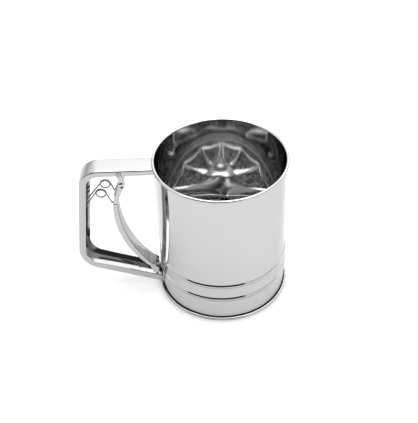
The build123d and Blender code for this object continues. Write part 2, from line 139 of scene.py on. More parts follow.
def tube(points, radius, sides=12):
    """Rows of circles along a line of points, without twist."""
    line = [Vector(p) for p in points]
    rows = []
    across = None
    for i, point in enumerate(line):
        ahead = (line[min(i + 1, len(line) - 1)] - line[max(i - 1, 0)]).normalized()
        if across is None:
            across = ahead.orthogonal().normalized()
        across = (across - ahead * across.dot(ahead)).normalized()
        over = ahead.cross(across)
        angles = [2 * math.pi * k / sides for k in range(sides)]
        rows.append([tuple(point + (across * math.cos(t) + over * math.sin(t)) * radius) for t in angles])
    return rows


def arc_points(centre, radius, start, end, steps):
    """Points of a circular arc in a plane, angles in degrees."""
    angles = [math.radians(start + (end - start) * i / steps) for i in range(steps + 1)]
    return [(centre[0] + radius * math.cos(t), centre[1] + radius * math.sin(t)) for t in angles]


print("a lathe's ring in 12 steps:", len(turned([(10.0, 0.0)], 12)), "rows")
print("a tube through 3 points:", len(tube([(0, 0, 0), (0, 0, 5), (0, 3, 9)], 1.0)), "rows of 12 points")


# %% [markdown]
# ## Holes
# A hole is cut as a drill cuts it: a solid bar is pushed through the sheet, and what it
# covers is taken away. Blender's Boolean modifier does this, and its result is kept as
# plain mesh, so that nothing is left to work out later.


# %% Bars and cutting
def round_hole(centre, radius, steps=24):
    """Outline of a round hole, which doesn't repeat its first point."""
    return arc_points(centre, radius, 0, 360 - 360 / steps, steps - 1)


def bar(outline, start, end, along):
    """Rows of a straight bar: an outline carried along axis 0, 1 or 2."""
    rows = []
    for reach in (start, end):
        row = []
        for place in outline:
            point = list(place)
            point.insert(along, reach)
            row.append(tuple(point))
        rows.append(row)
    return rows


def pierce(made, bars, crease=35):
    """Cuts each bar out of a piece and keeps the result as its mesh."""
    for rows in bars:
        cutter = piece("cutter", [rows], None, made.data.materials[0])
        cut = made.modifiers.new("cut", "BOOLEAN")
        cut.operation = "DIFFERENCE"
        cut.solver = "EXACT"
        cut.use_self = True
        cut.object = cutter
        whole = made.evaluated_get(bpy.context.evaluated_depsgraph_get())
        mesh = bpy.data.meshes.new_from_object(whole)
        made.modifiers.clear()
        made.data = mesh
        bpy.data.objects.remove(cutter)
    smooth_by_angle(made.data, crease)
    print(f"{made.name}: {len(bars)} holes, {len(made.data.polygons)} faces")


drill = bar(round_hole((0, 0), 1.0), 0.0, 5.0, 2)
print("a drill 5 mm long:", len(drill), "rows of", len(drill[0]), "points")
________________
Return nothing but the lines from the first line of the listing through the line with "return [(centre[0] +", please, keeping every one of them unchanged.

SOLUTION FOR THIS EXERCISE:
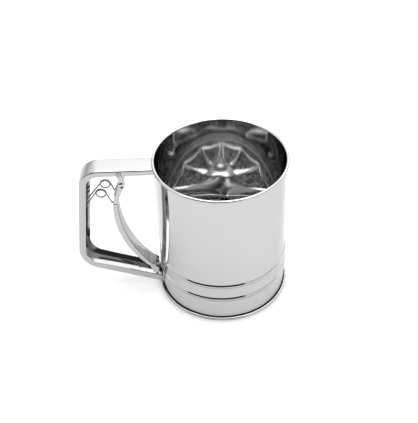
The build123d and Blender code for this object continues. Write part 2, from line 139 of scene.py on. More parts follow.
def tube(points, radius, sides=12):
    """Rows of circles along a line of points, without twist."""
    line = [Vector(p) for p in points]
    rows = []
    across = None
    for i, point in enumerate(line):
        ahead = (line[min(i + 1, len(line) - 1)] - line[max(i - 1, 0)]).normalized()
        if across is None:
            across = ahead.orthogonal().normalized()
        across = (across - ahead * across.dot(ahead)).normalized()
        over = ahead.cross(across)
        angles = [2 * math.pi * k / sides for k in range(sides)]
        rows.append([tuple(point + (across * math.cos(t) + over * math.sin(t)) * radius) for t in angles])
    return rows


def arc_points(centre, radius, start, end, steps):
    """Points of a circular arc in a plane, angles in degrees."""
    angles = [math.radians(start + (end - start) * i / steps) for i in range(steps + 1)]
    return [(centre[0] + radius * math.cos(t), centre[1] + radius * math.sin(t)) for t in angles]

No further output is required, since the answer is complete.